▼

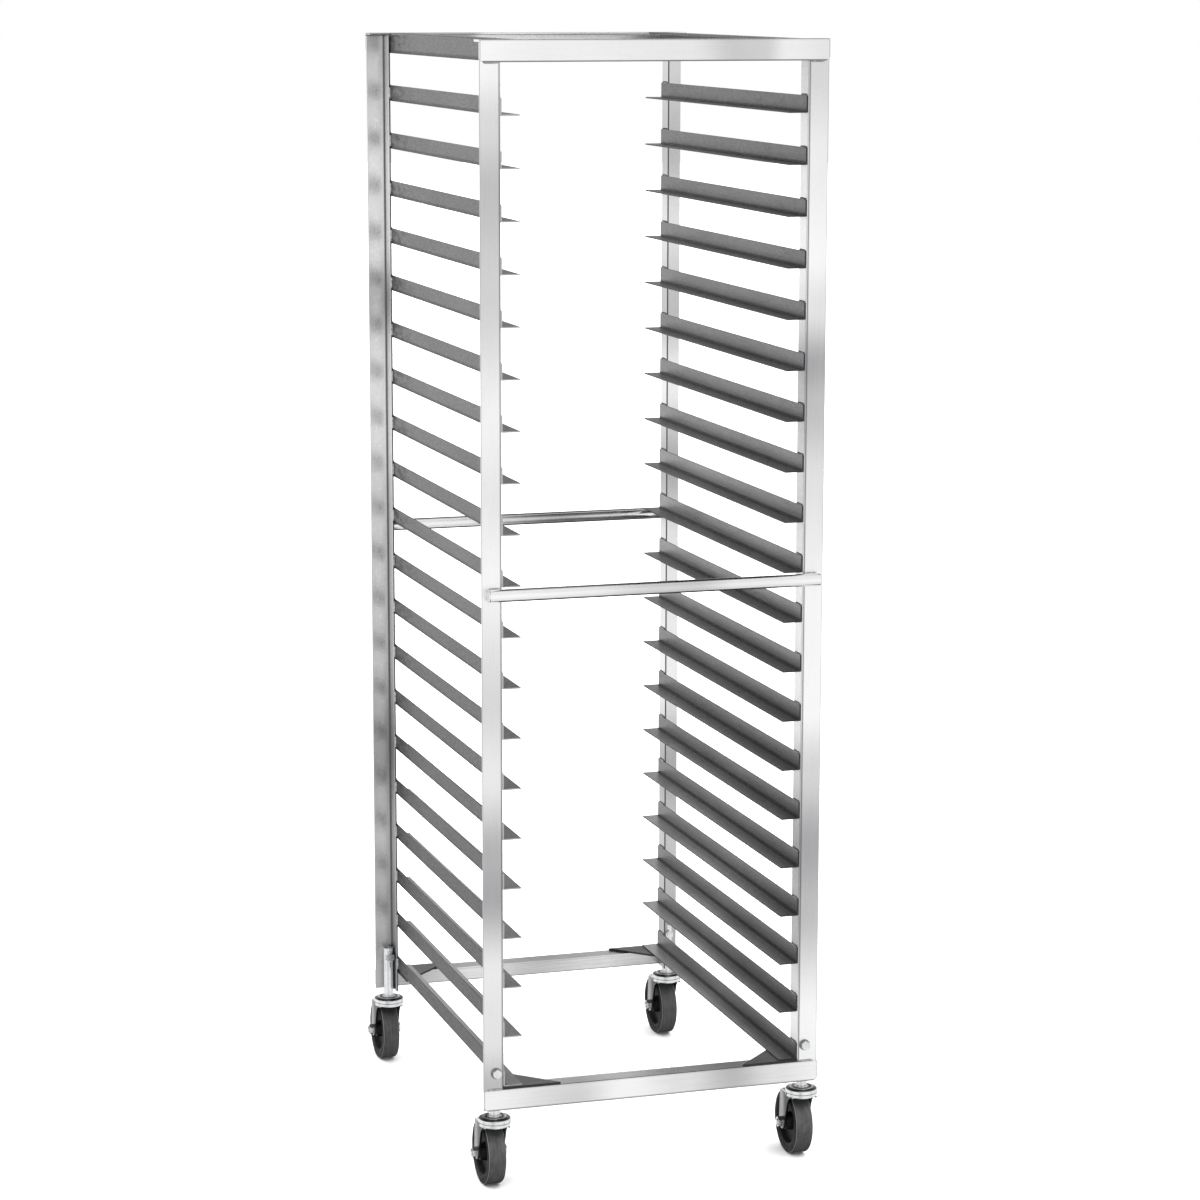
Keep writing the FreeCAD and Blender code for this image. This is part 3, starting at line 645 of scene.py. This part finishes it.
def studio_floor():
    """A wide pale disc under the rack."""
    mesh = bpy.data.meshes.new("studio_floor")
    turns = [2 * math.pi * k / FLOOR_SIDES for k in range(FLOOR_SIDES)]
    ring = [(FLOOR_RADIUS * math.cos(turn), FLOOR_RADIUS * math.sin(turn), 0.0) for turn in turns]
    mesh.from_pydata(ring, [], [list(range(FLOOR_SIDES))])
    floor = bpy.data.objects.new("studio_floor", mesh)
    bpy.context.scene.collection.objects.link(floor)
    material, _, shader = new_material("studio_floor")
    shader.inputs["Base Color"].default_value = (*grey(FLOOR_GREY), 1)
    shader.inputs["Roughness"].default_value = FLOOR_ROUGHNESS
    mesh.materials.append(material)
    floor.visible_glossy = False
    floor.visible_diffuse = False


def studio_sun():
    """A very wide soft light from above that falls evenly on the whole floor."""
    data = bpy.data.lights.new("overhead", "SUN")
    data.energy = SUN_ENERGY
    data.angle = math.radians(SUN_WIDTH)
    light = bpy.data.objects.new("overhead", data)
    bpy.context.scene.collection.objects.link(light)
    light.visible_glossy = False


def soft_step(tree, value, source, target):
    """A value moved from one range to another with smooth ends."""
    result = mapped(tree, value, source, target)
    result.node.interpolation_type = "SMOOTHSTEP"
    return result


def room_light(tree, direction, end, full, level):
    """A soft round light in the world, seen in a direction."""
    coords = tree.nodes.new("ShaderNodeTexCoord")
    dot = tree.nodes.new("ShaderNodeVectorMath")
    dot.operation = "DOT_PRODUCT"
    dot.inputs[1].default_value = Vector(direction).normalized()
    tree.links.new(coords.outputs["Generated"], dot.inputs[0])
    angles = (math.cos(math.radians(end)), math.cos(math.radians(full)))
    return soft_step(tree, dot.outputs["Value"], angles, (0.0, level))


def studio_world():
    """White to the camera. Other rays see a room: a belt, dark above and below, and soft lights."""
    world = bpy.data.worlds.new("studio")
    bpy.context.scene.world = world
    world.use_nodes = True
    tree = world.node_tree
    tree.nodes.clear()
    output = tree.nodes.new("ShaderNodeOutputWorld")
    mix = tree.nodes.new("ShaderNodeMixShader")
    rays = tree.nodes.new("ShaderNodeLightPath")
    seen = tree.nodes.new("ShaderNodeBackground")
    seen.inputs["Color"].default_value = (1, 1, 1, 1)
    room = tree.nodes.new("ShaderNodeBackground")
    height = absolute(tree, component(tree, "Generated", Z))
    edges = (math.sin(math.radians(BELT_FULL)), math.sin(math.radians(BELT_GONE)))
    total = combined(tree, "MAXIMUM", soft_step(tree, height, edges, (BELT_LEVEL, 0.0)), ROOM_LEVEL)
    for light in ROOM_LIGHTS:
        total = combined(tree, "MAXIMUM", total, room_light(tree, *light))
    tree.links.new(total, room.inputs["Strength"])
    tree.links.new(rays.outputs["Is Camera Ray"], mix.inputs["Fac"])
    tree.links.new(room.outputs["Background"], mix.inputs[1])
    tree.links.new(seen.outputs["Background"], mix.inputs[2])
    tree.links.new(mix.outputs["Shader"], output.inputs["Surface"])


def studio_camera():
    """The photograph's viewing angle: from the front and a little to the left, looking down."""
    data = bpy.data.cameras.new("camera")
    data.sensor_width = CAMERA_SENSOR
    data.lens = CAMERA_LENS
    data.shift_y = CAMERA_SHIFT_Y
    data.clip_end = CAMERA_REACH
    camera = bpy.data.objects.new("camera", data)
    bpy.context.scene.collection.objects.link(camera)
    yaw, pitch, roll = (math.radians(a) for a in (CAMERA_YAW, CAMERA_PITCH, CAMERA_ROLL))
    forward = Vector((math.sin(yaw) * math.cos(pitch), math.cos(yaw) * math.cos(pitch), -math.sin(pitch)))
    level_right = Vector((math.cos(yaw), -math.sin(yaw), 0.0))
    level_up = level_right.cross(forward)
    right = level_right * math.cos(roll) + level_up * math.sin(roll)
    up = level_up * math.cos(roll) - level_right * math.sin(roll)
    axes = Matrix((right, up, -forward)).transposed()
    camera.matrix_world = Matrix.Translation(Vector(CAMERA_PLACE)) @ axes.to_4x4()
    bpy.context.scene.camera = camera


studio_floor()
studio_sun()
studio_world()
studio_camera()
bpy.context.scene.view_settings.view_transform = "Standard"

▲

◆ **GIVEN TASK**
Within the material above, find the lines that contain the word "scene"; copy them.

◆ **WRITTEN SOLUTION**
Keep writing the FreeCAD and Blender code for this image. This is part 3, starting at line 645 of scene.py. This part finishes it.
    bpy.context.scene.collection.objects.link(floor)
    bpy.context.scene.collection.objects.link(light)
    bpy.context.scene.world = world
    bpy.context.scene.collection.objects.link(camera)
    bpy.context.scene.camera = camera
bpy.context.scene.view_settings.view_transform = "Standard"